Your task is to print the material below exactly as presented.

>>>

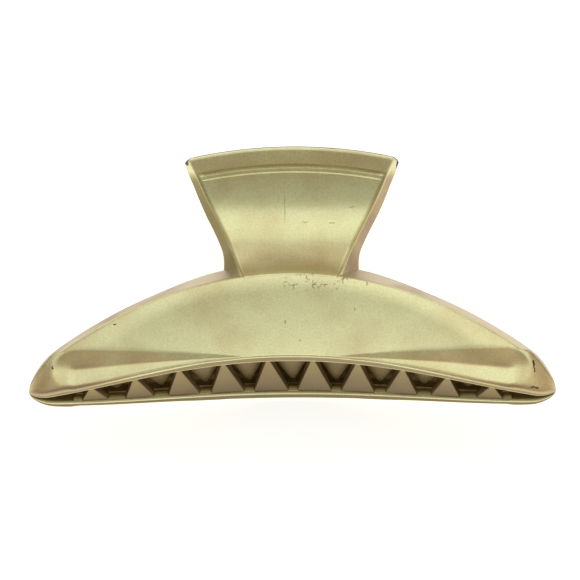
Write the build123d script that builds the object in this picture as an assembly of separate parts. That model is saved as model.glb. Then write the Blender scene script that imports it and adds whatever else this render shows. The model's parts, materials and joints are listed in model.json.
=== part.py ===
"""Plastic claw clip for hair: two bowed jaws with thumb handles, a hinge pin and a torsion spring.

Modelled standing, closed: X along the jaws, Z up to the handles, Y from the front jaw (-Y) to the
back jaw (+Y), the hinge above Y = 0. "Reach" is a distance from the plane Y = 0. The finished pieces
are then laid on the back jaw. All lengths are millimetres.
"""
import math
import os

from build123d import *

# Crescent shell of each jaw
half_length = 50.0
wall = 2.2
rim_width = 2.7
rim_depth = 3.5
rim_height = 6.3
rim_drop = 8.4
rim_ease = 0.44
rim_reach = 11.2
tip_reach = 3.6
bow_power = 1.32
crease_height = 22.9
crease_radius = 81.0
face_lean = 0.042
face_hollow = 0.4
tip_hollow = 0.05
shoulder = 4.2
shoulder_start = 12.0
shoulder_end = 28.0
tip_shoulder = 2.1
tip_round = 5.0
tip_flat = 0.32
parting_gap = 0.25

# Spoon-shaped recess at each end of the front of a jaw: its valley is level, its lower side
# follows the rim. Columns: share of the recess's length, of its rise, of its drop, of its depth
spoon_start = 5.0
spoon_end = 46.2
spoon_height = 6.4
spoon_rise = 4.2
spoon_drop = 3.6
spoon_depth = 1.15
spoon_clear = 0.4
spoon_sections = [
    # along, rise, drop, depth
    (0.00, 0.12, 0.15, -0.20),
    (0.25, 0.30, 0.50, 0.22),
    (0.50, 0.60, 0.90, 0.62),
    (0.75, 0.92, 1.00, 0.92),
    (0.90, 0.98, 0.95, 0.88),
    (1.00, 0.60, 0.60, -0.20),
]

# Thumb handle. The back one shows nowhere beside the front one, so it is the narrower
handle_wall = 2.6
waist_reach = 7.3
scoop_radius = 26.0
curl_radius = 10.0
curl_angle = 38.0
root_half_width = 9.0
lip_half_width = 19.8
back_narrowing = 3.0
side_hollow = 0.9
root_land = 0.6
root_half_span = 15.0
lip_radius = 92.0
lip_band = 3.1
step_width = 0.7
step_drop = 0.25
groove_width = 0.5
groove_drop = 0.2
root_splay = 0.75
lip_splay = 0.44

# Combs
pitch = 8.4
notches_each_side = 4
comb_wall = 1.8
comb_recess = 0.4
comb_gap = 0.2
comb_strip = 1.0
comb_root = 1.0
end_tooth_width = 3.8
root_inset = 0.5
notch_half_width = 0.7
end_notch_half_width = 1.6
tooth_tip_half_width = 0.35
point_half_width = 0.15
tooth_clearance = 0.4
point_clearance = 0.8

# Hinge
hinge_height = 27.5
pin_radius = 1.1
pin_clearance = 0.05
ear_radius = 3.0
ear_width = 1.6
ear_gap = 0.3
ear_web = 4.2
back_ear_offset = 8.0
pin_overhang = 0.4

# Torsion spring
wire_radius = 0.55
coil_radius = 2.6
coil_turns = 5.0
coil_pitch = 1.6
leg_length = 9.0
leg_gap = 0.15


def share(x):
    """Square of the distance along the jaw as a share of its half length."""
    return min(1.0, (x / half_length) ** 2)


def rim_reach_at(x):
    """Reach of the rim's outer edge: wide at the middle and bowed in to the tips."""
    return tip_reach + (rim_reach - tip_reach) * (1 - share(x)) ** bow_power


def rim_height_at(x):
    """Height of the rim: it falls with the squared distance, and levels out towards the tips."""
    return rim_height - rim_drop * share(x) * (1 - rim_ease * share(x))


def crease_height_at(x):
    """Height of the crease between the front of the jaw and its shoulder, an arc too."""
    return crease_height - crease_radius + math.sqrt(crease_radius ** 2 - x ** 2)


def crease_reach_at(x):
    """Reach of the crease: the front of the jaw leans out a little from the rim."""
    return rim_reach_at(x) + face_lean * (crease_height_at(x) - rim_height_at(x))


def shoulder_at(x):
    """Size of the shoulder's 45 degree slope: it swells at the handle's foot in a smooth cubic."""
    out = min(1.0, max(0.0, (abs(x) - shoulder_start) / (shoulder_end - shoulder_start)))
    return shoulder + (tip_shoulder - shoulder) * out * out * (3 - 2 * out)


def tip_share_at(x):
    """Height left at a section by the round end of the jaw, 1 before the end begins."""
    past = max(0.0, abs(x) - (half_length - tip_round)) / tip_round
    return max(tip_flat, math.sqrt(max(0.0, 1 - past ** 2)))


def shell_section(x):
    """Closed outline of the front jaw's shell across X: rim, front, shoulder and inner wall."""
    out = rim_reach_at(x)
    low = rim_height_at(x)
    top = crease_height_at(x)
    crease = crease_reach_at(x)
    slope = shoulder_at(x)
    inner_drop = wall * math.tan(math.radians(22.5))
    edge_drop = wall * math.sqrt(0.5)
    middle_height = (low + top) / 2
    hollow = tip_hollow + (face_hollow - tip_hollow) * (1 - share(x))
    middle = (out + crease) / 2 - hollow
    outline = {
        "rim_inner": (out - rim_width, low),
        "rim_outer": (out, low),
        "face_middle": (middle, middle_height),
        "crease": (crease, top),
        "shoulder_top": (crease - slope, top + slope),
        "inner_top": (crease - slope - edge_drop, top + slope - edge_drop),
        "inner_crease": (crease - wall, top - inner_drop),
        "rim_back": (out - wall, min(low + rim_depth + 1.0, top - inner_drop - 0.3)),
        "rim_step": (out - rim_width, min(low + rim_depth, top - inner_drop - 0.8)),
    }
    keep = tip_share_at(x)
    closed = parting_gap / 2
    placed = {}
    for name, (reach, height) in outline.items():
        reach = max(closed + 0.02, reach)
        placed[name] = Vector(x, -reach, middle_height + (height - middle_height) * keep)
    return placed


def shell_wire(x):
    """The section as one closed wire of lines and one arc."""
    p = shell_section(x)
    return Wire([
        Line(p["rim_inner"], p["rim_outer"]).edge(),
        ThreePointArc(p["rim_outer"], p["face_middle"], p["crease"]).edge(),
        Line(p["crease"], p["shoulder_top"]).edge(),
        Line(p["shoulder_top"], p["inner_top"]).edge(),
        Line(p["inner_top"], p["inner_crease"]).edge(),
        Line(p["inner_crease"], p["rim_back"]).edge(),
        Line(p["rim_back"], p["rim_step"]).edge(),
        Line(p["rim_step"], p["rim_inner"]).edge(),
    ])


def make_shell():
    """Crescent shell, lofted through sections that stand closer towards the round tips."""
    shares = [0.0, 0.14, 0.26, 0.36, 0.46, 0.58, 0.74, 0.86, 0.93, 0.975, 1.0]
    stations = [-half_length * s for s in reversed(shares[1:])] + [half_length * s for s in shares]
    return Solid.make_loft([shell_wire(x) for x in stations], ruled=False)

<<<

▸ **FULL RESPONSE**:
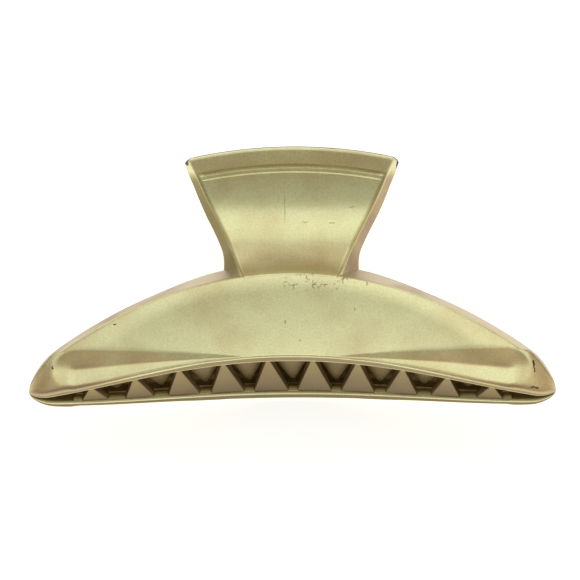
Write the build123d script that builds the object in this picture as an assembly of separate parts. That model is saved as model.glb. Then write the Blender scene script that imports it and adds whatever else this render shows. The model's parts, materials and joints are listed in model.json.
=== part.py ===
"""Plastic claw clip for hair: two bowed jaws with thumb handles, a hinge pin and a torsion spring.

Modelled standing, closed: X along the jaws, Z up to the handles, Y from the front jaw (-Y) to the
back jaw (+Y), the hinge above Y = 0. "Reach" is a distance from the plane Y = 0. The finished pieces
are then laid on the back jaw. All lengths are millimetres.
"""
import math
import os

from build123d import *

# Crescent shell of each jaw
half_length = 50.0
wall = 2.2
rim_width = 2.7
rim_depth = 3.5
rim_height = 6.3
rim_drop = 8.4
rim_ease = 0.44
rim_reach = 11.2
tip_reach = 3.6
bow_power = 1.32
crease_height = 22.9
crease_radius = 81.0
face_lean = 0.042
face_hollow = 0.4
tip_hollow = 0.05
shoulder = 4.2
shoulder_start = 12.0
shoulder_end = 28.0
tip_shoulder = 2.1
tip_round = 5.0
tip_flat = 0.32
parting_gap = 0.25

# Spoon-shaped recess at each end of the front of a jaw: its valley is level, its lower side
# follows the rim. Columns: share of the recess's length, of its rise, of its drop, of its depth
spoon_start = 5.0
spoon_end = 46.2
spoon_height = 6.4
spoon_rise = 4.2
spoon_drop = 3.6
spoon_depth = 1.15
spoon_clear = 0.4
spoon_sections = [
    # along, rise, drop, depth
    (0.00, 0.12, 0.15, -0.20),
    (0.25, 0.30, 0.50, 0.22),
    (0.50, 0.60, 0.90, 0.62),
    (0.75, 0.92, 1.00, 0.92),
    (0.90, 0.98, 0.95, 0.88),
    (1.00, 0.60, 0.60, -0.20),
]

# Thumb handle. The back one shows nowhere beside the front one, so it is the narrower
handle_wall = 2.6
waist_reach = 7.3
scoop_radius = 26.0
curl_radius = 10.0
curl_angle = 38.0
root_half_width = 9.0
lip_half_width = 19.8
back_narrowing = 3.0
side_hollow = 0.9
root_land = 0.6
root_half_span = 15.0
lip_radius = 92.0
lip_band = 3.1
step_width = 0.7
step_drop = 0.25
groove_width = 0.5
groove_drop = 0.2
root_splay = 0.75
lip_splay = 0.44

# Combs
pitch = 8.4
notches_each_side = 4
comb_wall = 1.8
comb_recess = 0.4
comb_gap = 0.2
comb_strip = 1.0
comb_root = 1.0
end_tooth_width = 3.8
root_inset = 0.5
notch_half_width = 0.7
end_notch_half_width = 1.6
tooth_tip_half_width = 0.35
point_half_width = 0.15
tooth_clearance = 0.4
point_clearance = 0.8

# Hinge
hinge_height = 27.5
pin_radius = 1.1
pin_clearance = 0.05
ear_radius = 3.0
ear_width = 1.6
ear_gap = 0.3
ear_web = 4.2
back_ear_offset = 8.0
pin_overhang = 0.4

# Torsion spring
wire_radius = 0.55
coil_radius = 2.6
coil_turns = 5.0
coil_pitch = 1.6
leg_length = 9.0
leg_gap = 0.15


def share(x):
    """Square of the distance along the jaw as a share of its half length."""
    return min(1.0, (x / half_length) ** 2)


def rim_reach_at(x):
    """Reach of the rim's outer edge: wide at the middle and bowed in to the tips."""
    return tip_reach + (rim_reach - tip_reach) * (1 - share(x)) ** bow_power


def rim_height_at(x):
    """Height of the rim: it falls with the squared distance, and levels out towards the tips."""
    return rim_height - rim_drop * share(x) * (1 - rim_ease * share(x))


def crease_height_at(x):
    """Height of the crease between the front of the jaw and its shoulder, an arc too."""
    return crease_height - crease_radius + math.sqrt(crease_radius ** 2 - x ** 2)


def crease_reach_at(x):
    """Reach of the crease: the front of the jaw leans out a little from the rim."""
    return rim_reach_at(x) + face_lean * (crease_height_at(x) - rim_height_at(x))


def shoulder_at(x):
    """Size of the shoulder's 45 degree slope: it swells at the handle's foot in a smooth cubic."""
    out = min(1.0, max(0.0, (abs(x) - shoulder_start) / (shoulder_end - shoulder_start)))
    return shoulder + (tip_shoulder - shoulder) * out * out * (3 - 2 * out)


def tip_share_at(x):
    """Height left at a section by the round end of the jaw, 1 before the end begins."""
    past = max(0.0, abs(x) - (half_length - tip_round)) / tip_round
    return max(tip_flat, math.sqrt(max(0.0, 1 - past ** 2)))


def shell_section(x):
    """Closed outline of the front jaw's shell across X: rim, front, shoulder and inner wall."""
    out = rim_reach_at(x)
    low = rim_height_at(x)
    top = crease_height_at(x)
    crease = crease_reach_at(x)
    slope = shoulder_at(x)
    inner_drop = wall * math.tan(math.radians(22.5))
    edge_drop = wall * math.sqrt(0.5)
    middle_height = (low + top) / 2
    hollow = tip_hollow + (face_hollow - tip_hollow) * (1 - share(x))
    middle = (out + crease) / 2 - hollow
    outline = {
        "rim_inner": (out - rim_width, low),
        "rim_outer": (out, low),
        "face_middle": (middle, middle_height),
        "crease": (crease, top),
        "shoulder_top": (crease - slope, top + slope),
        "inner_top": (crease - slope - edge_drop, top + slope - edge_drop),
        "inner_crease": (crease - wall, top - inner_drop),
        "rim_back": (out - wall, min(low + rim_depth + 1.0, top - inner_drop - 0.3)),
        "rim_step": (out - rim_width, min(low + rim_depth, top - inner_drop - 0.8)),
    }
    keep = tip_share_at(x)
    closed = parting_gap / 2
    placed = {}
    for name, (reach, height) in outline.items():
        reach = max(closed + 0.02, reach)
        placed[name] = Vector(x, -reach, middle_height + (height - middle_height) * keep)
    return placed


def shell_wire(x):
    """The section as one closed wire of lines and one arc."""
    p = shell_section(x)
    return Wire([
        Line(p["rim_inner"], p["rim_outer"]).edge(),
        ThreePointArc(p["rim_outer"], p["face_middle"], p["crease"]).edge(),
        Line(p["crease"], p["shoulder_top"]).edge(),
        Line(p["shoulder_top"], p["inner_top"]).edge(),
        Line(p["inner_top"], p["inner_crease"]).edge(),
        Line(p["inner_crease"], p["rim_back"]).edge(),
        Line(p["rim_back"], p["rim_step"]).edge(),
        Line(p["rim_step"], p["rim_inner"]).edge(),
    ])


def make_shell():
    """Crescent shell, lofted through sections that stand closer towards the round tips."""
    shares = [0.0, 0.14, 0.26, 0.36, 0.46, 0.58, 0.74, 0.86, 0.93, 0.975, 1.0]
    stations = [-half_length * s for s in reversed(shares[1:])] + [half_length * s for s in shares]
    return Solid.make_loft([shell_wire(x) for x in stations], ruled=False)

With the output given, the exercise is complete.